Les femmes sont sources de vie. Cependant, elles sont continuellement offensées, battues, violentées et poussées à se prostituer et à supprimer la vie qu’elles portent en leur sein», a estimé le pape François dans son homélie prononcée en la basilique Saint-Pierre. Soulignant que «la renaissance de l’humanité a commencé à partir de la femme», il a estimé que «toute violence faite à la femme est une profanation de Dieu, né d’une femme». Enfin! Il était temps !

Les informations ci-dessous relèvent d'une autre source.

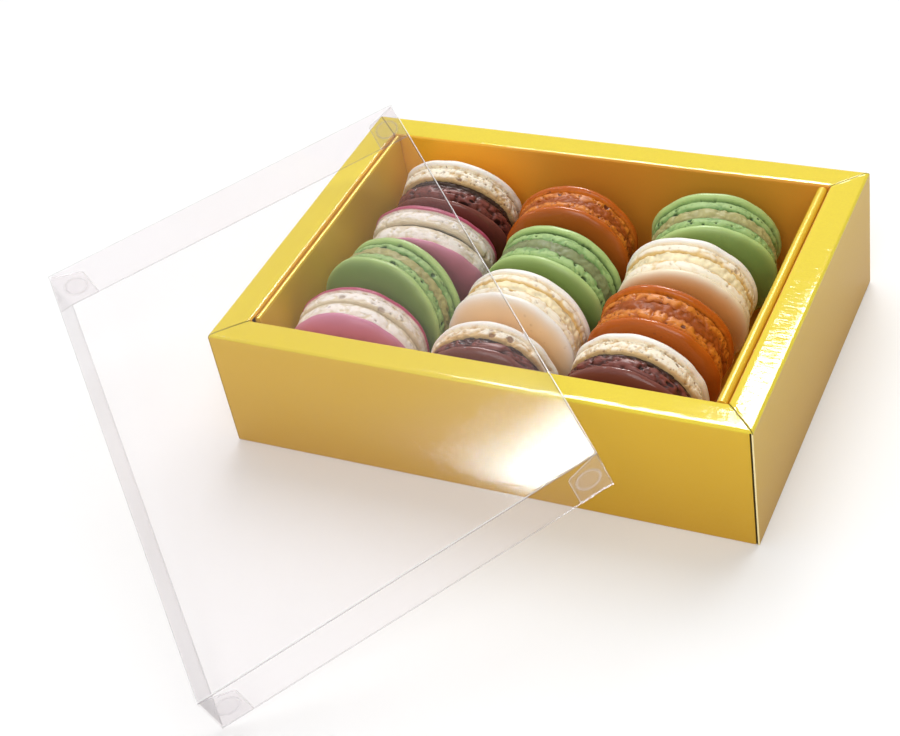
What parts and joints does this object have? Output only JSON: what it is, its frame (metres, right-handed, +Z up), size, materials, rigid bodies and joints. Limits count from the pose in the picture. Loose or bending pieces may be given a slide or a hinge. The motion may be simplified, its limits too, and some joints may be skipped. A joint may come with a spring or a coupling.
{
  "type": "macaron box",
  "caption": "Gold card gift box holding rows of two-shell filled macarons on edge, with its clear folded lid leaning open on one corner.",
  "frame": {"origin": "middle of the box's flat underside, on the surface it rests on", "axes": "+X along the box's front edge to the right, +Y from its front to its back, +Z up"},
  "size_m": [0.2518, 0.2425, 0.0712],
  "materials": {
    "gold_card": "glossy coated card",
    "clear_film": "clear glossy film",
    "cream_shell": "baked, satin",
    "green_shell": "baked, satin",
    "orange_shell": "baked, satin",
    "brown_shell": "baked, satin",
    "pink_shell": "baked, satin",
    "beige_filling": "soft cream",
    "olive_filling": "soft cream",
    "butter_filling": "soft cream",
    "caramel_filling": "soft cream",
    "dark_filling": "soft cream"
  },
  "bodies": {
    "root": {"box_tray": "gold_card", "left_inner_strip": "gold_card", "right_inner_strip": "gold_card", "clear_lid": "clear_film", "macaron_01_back_shell": "cream_shell", "macaron_01_filling": "dark_filling", "macaron_01_front_shell": "brown_shell", "macaron_02_back_shell": "pink_shell", "macaron_02_filling": "dark_filling", "macaron_02_front_shell": "pink_shell", "macaron_03_back_shell": "green_shell", "macaron_03_filling": "beige_filling", "macaron_03_front_shell": "green_shell", "macaron_04_back_shell": "pink_shell", "macaron_04_filling": "dark_filling", "macaron_04_front_shell": "pink_shell", "macaron_05_back_shell": "orange_shell", "macaron_05_filling": "caramel_filling", "macaron_05_front_shell": "orange_shell", "macaron_06_back_shell": "green_shell", "macaron_06_filling": "olive_filling", "macaron_06_front_shell": "green_shell", "macaron_07_back_shell": "cream_shell", "macaron_07_filling": "butter_filling", "macaron_07_front_shell": "cream_shell", "macaron_08_back_shell": "cream_shell", "macaron_08_filling": "dark_filling", "macaron_08_front_shell": "brown_shell", "macaron_09_back_shell": "green_shell", "macaron_09_filling": "beige_filling", "macaron_09_front_shell": "green_shell", "macaron_10_back_shell": "cream_shell", "macaron_10_filling": "butter_filling", "macaron_10_front_shell": "cream_shell", "macaron_11_back_shell": "orange_shell", "macaron_11_filling": "caramel_filling", "macaron_11_front_shell": "orange_shell", "macaron_12_back_shell": "cream_shell", "macaron_12_filling": "dark_filling", "macaron_12_front_shell": "brown_shell"}
  },
  "joints": []
}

Quoique, je me suis peut-être réjouie un brin trop vite. Le pape a continué sur sa lancée concernant la maternité souvent «humiliée car l’unique croissance qui importe est la croissance économique». Et puis, «patatras!». C’était la procession dansante d’Echternach dans ma tête : un pas en avant, deux en arrière. L’Église condamne les violences faites aux femmes et paraît ainsi faire un bond vers la modernité et l’instant d’après, elle entérine la femme dans son rôle de mère, de reproductrice, de ventre qui perpétue l’espèce et les fidèles. L’instant d’avant, passé la surprise de l’annonce, j’avais pensé que l’Église devait sacrément être en manque d’ouailles pour se positionner ainsi et renier des centaines d’années de dénégation des femmes qu’elle ne considérait pas comme étant des saintes.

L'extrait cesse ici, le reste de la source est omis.